If two rugs feel like too much, or if your budget is limited, one correctly sized rug placed under the main seating area is still far better than one that’s too small or a bare floor. But don’t rule out the two-rug approach until you’ve considered it — it solves a lot of problems at once.

Is your whole layout — not just the rug — working against your room’s proportions?

The Long Living Room Blueprint is a step-by-step framework for getting a long, narrow living room to actually function: where to put the sofa, how to define a secondary zone, and how to break up the length so it stops reading like a hallway.

Sizing: The Mistakes That Make Long Rooms Look Worse

Undersizing is the most common error, and it’s especially punishing in a long room. A rug that’s too small makes furniture look like it’s floating, reinforces the awkwardness of the proportions, and does nothing to anchor the space.

Here’s a practical guide based on the three main placement approaches:

Option 1: Rug just in front of the furniture (front legs only on the rug) An 8×10 typically works for this arrangement. It’s the minimum for most living rooms — you don’t want to go smaller.

Option 2: Front legs of the sofa on the rug, with chairs and accent tables fully on it This is often the sweet spot for long rooms. It keeps the seating group contained and connected without requiring a massive rug. A 10×14 is usually right for this layout. The reason chairs and side tables need to be fully on the rug is practical: anything partially on a rug tends to wobble.

Option 3: All furniture completely on the rug The most grounded look — everything sits on a shared surface, which reads as one cohesive zone. This requires a larger investment; an oversized rug like a 12×15 is typical. In a long room, this can be a powerful choice for the main seating area because it creates a very clear visual chapter.

When in doubt on sizing, go bigger. You can always edit down, but a rug that’s too small is one of the harder design mistakes to unsee once you notice it.
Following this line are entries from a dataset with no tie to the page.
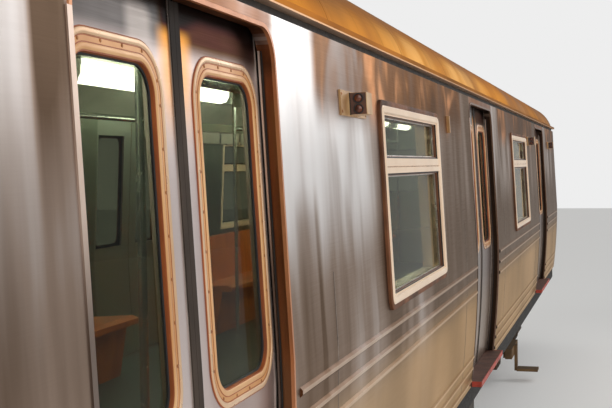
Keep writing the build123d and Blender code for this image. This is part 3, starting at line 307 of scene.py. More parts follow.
def add_wall_strip(piece, x, z, out, steps=12, paint=0):
    """A strip that follows the right side between two places, two heights and two distances out."""
    rows = []
    for n in range(steps + 1):
        height = z[0] + (z[1] - z[0]) * n / steps
        rows.append(
            [
                wall_point(a, height, o)
                for a, o in ((x[0], out[0]), (x[1], out[0]), (x[1], out[1]), (x[0], out[1]))
            ]
        )
    add_grid(piece, rows, closed_rows=True, closed_ends=True, paint=paint)


# Materials
class Paint:
    """A procedural material, in the object's own coordinates."""

    def __init__(self, name, metallic=0.0, roughness=0.5, **constants):
        self.material = bpy.data.materials.new(name)
        self.material.use_nodes = True
        self.tree = self.material.node_tree
        self.shader = self.tree.nodes["Principled BSDF"]
        self.shader.inputs["Metallic"].default_value = metallic
        self.shader.inputs["Roughness"].default_value = roughness
        for socket, value in constants.items():
            self.shader.inputs[socket.replace("_", " ")].default_value = value
        self.coords = self.node("ShaderNodeTexCoord").outputs["Object"]

    def node(self, kind, **settings):
        made = self.tree.nodes.new(kind)
        for key, value in settings.items():
            setattr(made, key, value)
        return made

    def link(self, source, target):
        self.tree.links.new(source, target)

    def noise(self, stretch=(1, 1, 1), scale=1.0, detail=3.0, distort=0.0):
        """Noise, from 0 to 1, with the coordinates stretched per axis."""
        mapping = self.node("ShaderNodeMapping")
        mapping.inputs["Scale"].default_value = stretch
        self.link(self.coords, mapping.inputs["Vector"])
        noise = self.node("ShaderNodeTexNoise")
        noise.inputs["Scale"].default_value = scale
        noise.inputs["Detail"].default_value = detail
        noise.inputs["Distortion"].default_value = distort
        self.link(mapping.outputs["Vector"], noise.inputs["Vector"])
        return noise.outputs["Fac"]

    def axis(self, name, source=None):
        """One axis of the object's coordinates or of another vector."""
        split = self.node("ShaderNodeSeparateXYZ")
        self.link(source or self.coords, split.inputs["Vector"])
        return split.outputs[name]

    def normal(self, name):
        """One axis of the surface's normal."""
        return self.axis(name, self.node("ShaderNodeNewGeometry").outputs["True Normal"])

    def math(self, operation, a, b=0.0):
        made = self.node("ShaderNodeMath", operation=operation)
        for value, socket in ((a, made.inputs[0]), (b, made.inputs[1])):
            if isinstance(value, (int, float)):
                socket.default_value = value
            else:
                self.link(value, socket)
        return made.outputs["Value"]

    def times(self, a, b):
        return self.math("MULTIPLY", a, b)

    def plus(self, a, b):
        return self.math("ADD", a, b)

    def minus(self, a, b):
        return self.math("SUBTRACT", a, b)

    def larger(self, a, b):
        return self.math("MAXIMUM", a, b)

    def size(self, value):
        return self.math("ABSOLUTE", value)

    def between(self, value, low, high, out_low=0.0, out_high=1.0):
        """A value mapped smoothly from one range to another."""
        made = self.node("ShaderNodeMapRange", interpolation_type="SMOOTHSTEP")
        self.link(value, made.inputs["Value"])
        for socket, number in zip(
            ("From Min", "From Max", "To Min", "To Max"), (low, high, out_low, out_high)
        ):
            made.inputs[socket].default_value = number
        return made.outputs["Result"]

    def along(self, axis, *limits):
        """A smooth change along one axis of the object's coordinates, with between's limits."""
        return self.between(self.axis(axis), *limits)

    def ramp(self, value, stops):
        """Colours along a value: stops of (place, colour)."""
        made = self.node("ShaderNodeValToRGB")
        ramp = made.color_ramp
        while len(ramp.elements) < len(stops):
            ramp.elements.new(0.5)
        for element, (place, colour) in zip(ramp.elements, stops):
            element.position = place
            element.color = (*colour, 1)
        self.link(value, made.inputs["Fac"])
        return made.outputs["Color"]

    def hump(self, value, rise, full, fade, end):
        """1 between full and fade, 0 before the rise and past the end."""
        return self.times(self.between(value, rise, full), self.between(value, fade, end, 1.0, 0.0))

    def from_door(self):
        """Distance along the car from the nearest doorway's middle."""
        shifted = self.plus(self.axis("X"), DOOR_SPACING)
        return self.minus(self.math("FLOORED_MODULO", shifted, DOOR_SPACING), DOOR_SPACING / 2)

    def mix(self, factor, a, b, blend="MIX"):
        """Two colours mixed by a factor."""
        made = self.node("ShaderNodeMix", data_type="RGBA", blend_type=blend)
        sockets = [s for s in made.inputs if s.enabled]
        for value, socket in zip((factor, a, b), sockets):
            if isinstance(value, (int, float)):
                socket.default_value = value
            elif isinstance(value, tuple):
                socket.default_value = (*value, 1)
            else:
                self.link(value, socket)
        return next(s for s in made.outputs if s.enabled)

    def colour(self, value):
        if isinstance(value, tuple):
            self.shader.inputs["Base Color"].default_value = (*value, 1)
        else:
            self.link(value, self.shader.inputs["Base Color"])

    def roughness(self, value, low, high):
        self.link(self.between(value, 0.25, 0.75, low, high), self.shader.inputs["Roughness"])

    def bump(self, value, height, strength=1.0, after=None):
        """A bump of a height in metres, on top of another where one is given."""
        made = self.node("ShaderNodeBump")
        made.inputs["Strength"].default_value = strength
        made.inputs["Distance"].default_value = height
        self.link(value, made.inputs["Height"])
        if after:
            self.link(after, made.inputs["Normal"])
        self.link(made.outputs["Normal"], self.shader.inputs["Normal"])
        return made.outputs["Normal"]


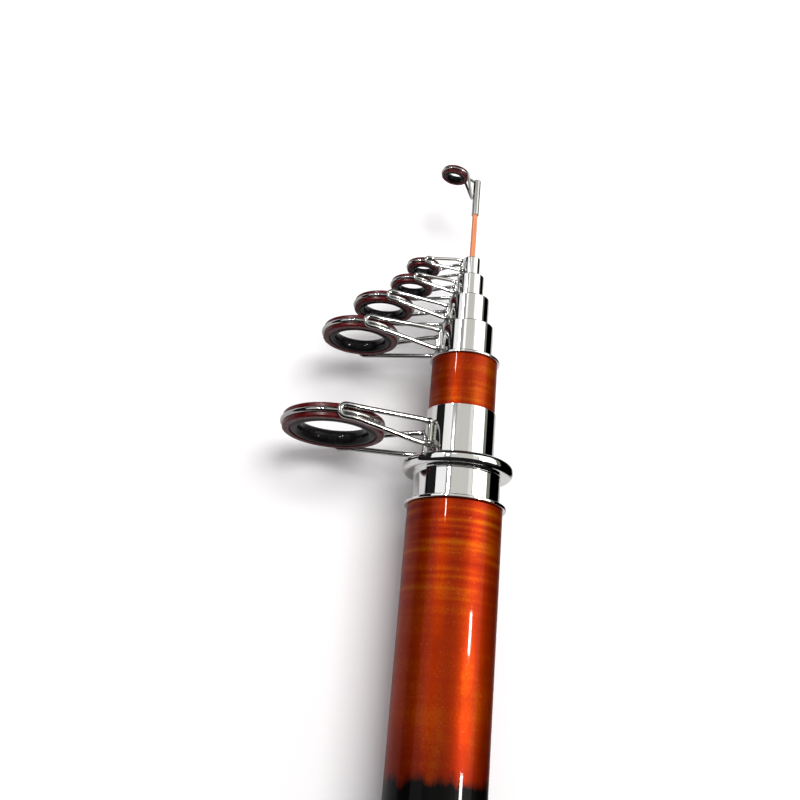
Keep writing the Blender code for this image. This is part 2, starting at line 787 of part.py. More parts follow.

The Layering Trick That Saves You Money

You don’t have to spend a fortune on two statement rugs. One of the most effective approaches in long rooms — especially when you’re trying to define a secondary zone on a budget — is layering.

Start with a large, inexpensive base rug (jute is the classic choice) and layer a smaller, patterned rug on top. The base rug does the spatial work of defining the zone and getting the sizing right. The layered rug brings in personality and visual interest without the cost of a large-format statement piece.

This is particularly useful in the secondary zone, where you want to signal this area has a purpose without overspending on a room that already has one expensive anchor rug.

Don’t Forget the Rug Pad

This is the part everyone skips and then regrets. Rug pads are not optional — they keep rugs from slipping and protect your floors. But there’s an important nuance that trips people up: not all rug pads are safe for all floor types.

If you have luxury vinyl plank (very common in newer and renovated homes), many standard rubber or latex pads will react negatively with the flooring material. Look specifically for pads labeled safe for vinyl, or choose a felt pad. Here’s the quick breakdown:

  • Hardwood — felt + rubber combo pad
  • Ceramic tile — natural rubber pad for grip
  • Vinyl / LVP — felt or vinyl-safe grippers only
  • Rugs on top of carpet — carpet lock pad or rug corner grippers

The Bigger Picture

A rug placed well doesn’t just look good — it solves layout problems. It pulls furniture off the walls. It creates the visual chapters that keep a long room from reading like a corridor. It gives a secondary zone the identity markers it needs to feel purposeful rather than leftover.

In that sense, the rug is doing the same work as the layout itself. Which is exactly why it shouldn’t be the last decision.